96年夏の決勝の放送に、野球少年の息子は……

今春、緊急事態宣言中のゴールデンウィークに「甲子園名勝負」として1996年夏の決勝戦が放送されたが、小学6年生の長男はテレビに背中を向けてしまったそうだ。
「ホームランはカッコいい。でも……」
負けて、閉会式で号泣している父親の姿を見たくなかったらしい。2年生の次男も兄と同じ野球チームに入り、練習着を真っ黒に汚して帰ってくる。野球の話題が広がる、にぎやかな食卓が戻ってきた。
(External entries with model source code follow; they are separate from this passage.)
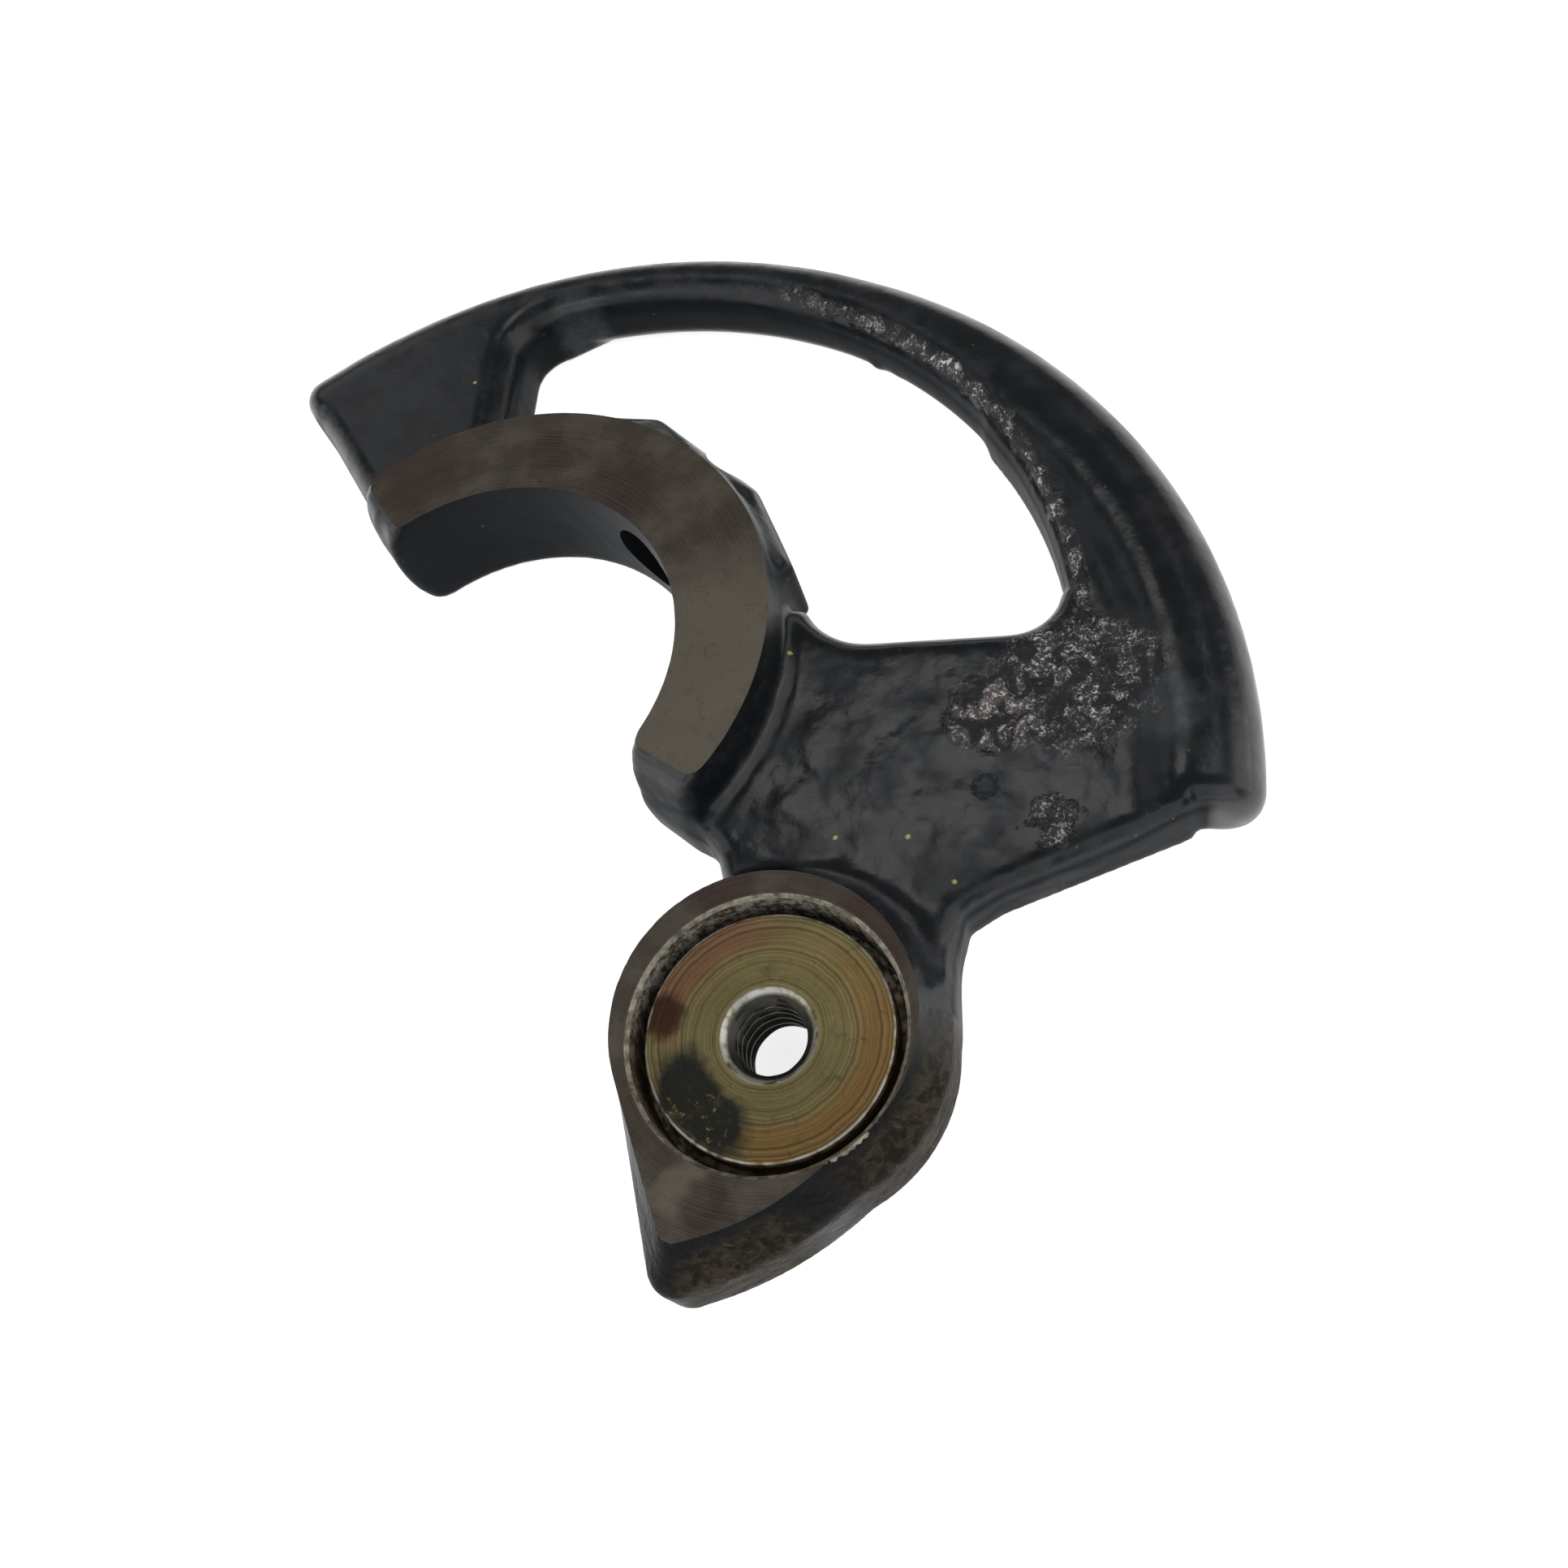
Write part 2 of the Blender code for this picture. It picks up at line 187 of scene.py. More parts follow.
# Colours of the enamel.
ENAMEL_BLACK = (0.0062, 0.0066, 0.0072)
ENAMEL_BLUE = (0.0085, 0.0115, 0.0155)
ENAMEL_THIN = (0.0085, 0.0092, 0.0103)
# Painted sheen on the web, rim and tip.
ENAMEL_WEB_SHEEN = (0.05, 0.053, 0.054)
ENAMEL_SHEEN = (0.062, 0.066, 0.072)
# The crinkle grey and the glint are painted sheen and glints on the crinkled enamel.
CRINKLE_SHEEN_GREY = (0.085, 0.086, 0.095)
CRINKLE_BROWN = (0.15, 0.115, 0.10)
CRINKLE_GLINT = (0.85, 0.82, 0.80)
STAIN_BLACK = (0.003, 0.003, 0.003)
FLECK_YELLOW = (0.45, 0.4, 0.12)
DUST_BROWN = (0.11, 0.1, 0.07)

# Colours of the bare iron.
IRON_BROWN = (0.068, 0.054, 0.042)
IRON_GREY = (0.125, 0.108, 0.084)
IRON_BRIGHT = (0.20, 0.18, 0.14)
IRON_RUST = (0.058, 0.031, 0.029)
IRON_MARK = (0.24, 0.22, 0.18)
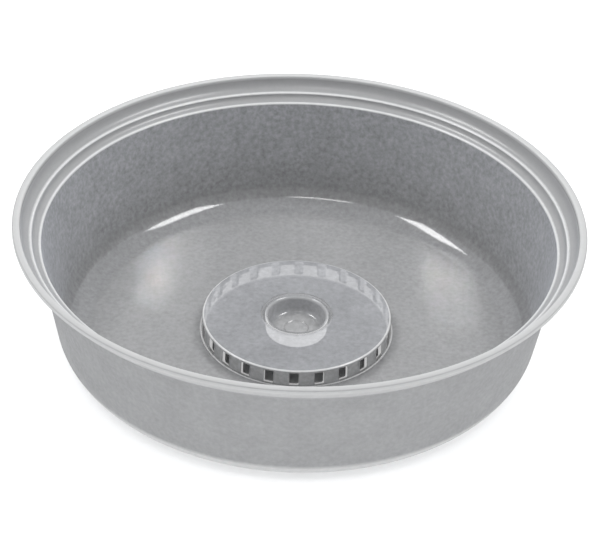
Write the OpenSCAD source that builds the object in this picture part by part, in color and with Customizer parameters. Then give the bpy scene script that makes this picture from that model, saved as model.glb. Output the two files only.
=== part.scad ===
// Round translucent drain pan with a flared, twice-stepped rim. A slotted vent
// cap drops into a rebate around the hole in the floor, and a small cup drops
// into the cap. The pan stands on its flat floor with its mouth up: +Z is up
// and the origin is at the middle of the underside. Millimetres.

/* [Pan] */
// Diameter over the lip
lip_d = 260; // [256:1:264]
// Height from the underside to the top of the lip
pan_h = 66.5; // [65:0.5:70]
// Thickness of the moulded floor, wall and rim
wall_t = 1.6; // [1.4:0.1:1.8]
// Outer radius of the corner between floor and wall
corner_r = 16; // [12:1:18]
// How far the wall leans out from the vertical, in degrees
wall_draft = 9; // [7:0.5:10]

/* [Rim] */
// Width of the flat top of the lip, with its rounded edges
lip_w = 3.5; // [2.7:0.1:3.8]
// Depth of the lip's bead below its top
lip_bead_h = 2; // [1.6:0.1:2.4]
// Radius of the upper step's inner edge
upper_step_r = 121.4; // [121:0.1:122]
// How far the upper step lies below the lip
upper_step_drop = 6.8; // [6.3:0.1:7.2]
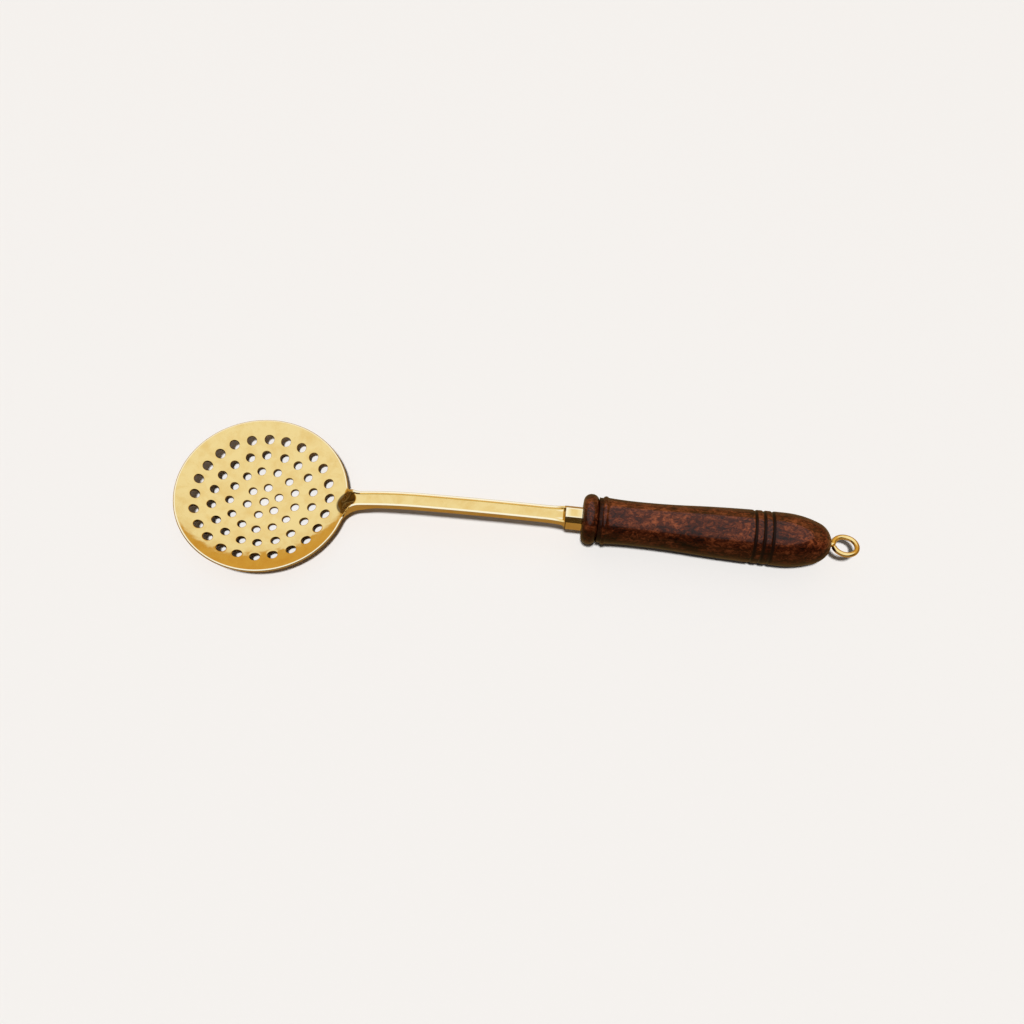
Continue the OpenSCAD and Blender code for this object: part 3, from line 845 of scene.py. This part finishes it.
def wood_material():
    """Dark figured wood under varnish, burnt in its lines, with painted shade in its quirk and on its sides
    and underside, and painted light on its glossier top.
    """
    material = new_material("varnished_wood", 0, 0.35, (0.14, 0.04, 0.02))
    tree = material.node_tree
    shader = tree.nodes["Principled BSDF"].inputs
    shader["Coat Roughness"].default_value = 0.02
    shader["Specular IOR Level"].default_value = 0.1
    place = object_place(tree)
    burn_and_quirk_shade, painted_top_light = attribute(tree, "burn_and_quirk_shade"), attribute(tree, "painted_top_light")

    def along_grain(scale):
        """Coordinates in which a texture is drawn out along the handle."""
        return add_node(tree, "Mapping", {"Vector": place, "Scale": (scale, 1, 1)}).outputs["Vector"]

    clouds = noise(tree, along_grain(0.6), 90, 4, 0.6, 1.2)
    flecks = noise(tree, along_grain(0.7), 560, 5, 0.7, 1)
    mottle = add_node(tree, "Mix", {"Factor": 0.6, "A": clouds, "B": flecks}).outputs["Result"]
    pores = map_range(tree, noise(tree, along_grain(0.12), 420, 3, 0.6, 0.3), 0.56, 0.68, 1, 0.45)
    # Painted shade on the sides and underside, painted light on the top
    pores_and_painted_shade = math_node(tree, "MULTIPLY", pores, map_range(tree, painted_top_light, 0, 1, 0.5, 1.1))
    grain = mix_colour(tree, 1, colour_ramp(tree, mottle, WOOD_FIGURE), pores_and_painted_shade, "MULTIPLY")
    tree.links.new(mix_colour(tree, burn_and_quirk_shade, grain, BURNT_AND_QUIRK_SHADE), shader["Base Color"])

    varnish = map_range(tree, burn_and_quirk_shade, 0, 1, 0.4, 0)
    gloss = math_node(tree, "MULTIPLY", varnish, map_range(tree, painted_top_light, 0, 1, 0.3, 1))
    tree.links.new(gloss, shader["Coat Weight"])
    swells = {"Distance": 0.00005, "Strength": 0.25, "Height": noise(tree, place, 160, 3, 0.5)}
    bump = add_node(tree, "Bump", swells).outputs["Normal"]
    tree.links.new(bump, shader["Normal"])
    tree.links.new(bump, shader["Coat Normal"])
    return material


# The room

def add_floor():
    """A plain pale floor. The metal and the wood show it darker and warmer, like the photograph's."""
    bpy.ops.mesh.primitive_plane_add(size=6)
    floor = bpy.context.object
    floor.name = "floor"
    material = new_material("pale_floor", 0, 0.6, FLOOR)
    tree = material.node_tree
    to_camera = add_node(tree, "LightPath").outputs["Is Camera Ray"]
    # Painted shade on the floor that reflections and bounced light meet
    ground = mix_colour(tree, to_camera, FLOOR_IN_METAL_PAINTED_SHADE, FLOOR)
    tree.links.new(ground, tree.nodes["Principled BSDF"].inputs["Base Color"])
    floor.data.materials.append(material)


def add_world():
    """A white tent above a warm band, darker and lower on the camera's side.

    It shows in full in glossy surfaces, lights the others less, and is plain and pale to the camera.
    """
    world = bpy.data.worlds.new("studio")
    bpy.context.scene.world = world
    world.use_nodes = True
    tree = world.node_tree
    way = add_node(tree, "TexCoord").outputs["Generated"]
    x, y, z = add_node(tree, "SeparateXYZ", {0: way}).outputs
    height = math_node(tree, "ADD", z, map_range(tree, x, 0, 1, 0, ROOM_LEAN))
    back, front = colour_ramp(tree, height, ROOM_BACK), colour_ramp(tree, height, ROOM_FRONT)
    room = mix_colour(tree, map_range(tree, y, -0.25, 0.1), front, back)
    path = add_node(tree, "LightPath").outputs
    seen = mix_colour(tree, path["Is Camera Ray"], room, BACKDROP)
    background = tree.nodes["Background"].inputs
    tree.links.new(seen, background["Color"])
    tree.links.new(map_range(tree, path["Is Glossy Ray"], 0, 1, ROOM_LEVEL, 1), background["Strength"])


def add_key():
    """A soft sun from the camera's side and a little left of it, which shines through the holes."""
    key = bpy.data.objects.new("key", bpy.data.lights.new("key", "SUN"))
    key.data.angle = KEY_ANGLE
    key.data.energy = KEY_STRENGTH
    turn = KEY_AT.to_track_quat("Z", "Y").to_matrix().to_4x4()
    key.matrix_world = Matrix.Translation(KEY_AT) @ turn
    key.visible_glossy = False
    bpy.context.scene.collection.objects.link(key)


add_camera()
add_floor()
add_world()
add_key()

polish = metal_group()
add_casting(metal("cast_brass", polish, BRASS, DEEP_BRASS, 1))
add_eye(metal("brass_wire", polish, WIRE_BRASS, DEEP_WIRE_BRASS, 0.6))
add_handle(wood_material())
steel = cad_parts["tang_stud"].data.materials
steel.clear()
steel.append(new_material("plain_steel", 1, 0.35, STEEL))

bpy.context.scene.view_settings.view_transform = "Standard"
「息子たちに、カッコ悪いところは見せられませんよね」
野球を頑張る息子たちの姿も、新監督のモチベーションになっている。

松坂世代 松坂大輔投手(西武)がエースだった横浜高が1998年の第70回選抜大会と第80回全国選手権大会で甲子園を春夏連覇。同期の80年度生まれの選手は逸材ぞろいで、多くがプロ野球入りもした。今年、藤川や楽天の渡辺直人、久保裕也が引退を表明、日本野球機構(NPB)の現役は11月25日の日本シリーズ第4戦で先発した和田毅(ソフトバンク)と松坂の2人になった。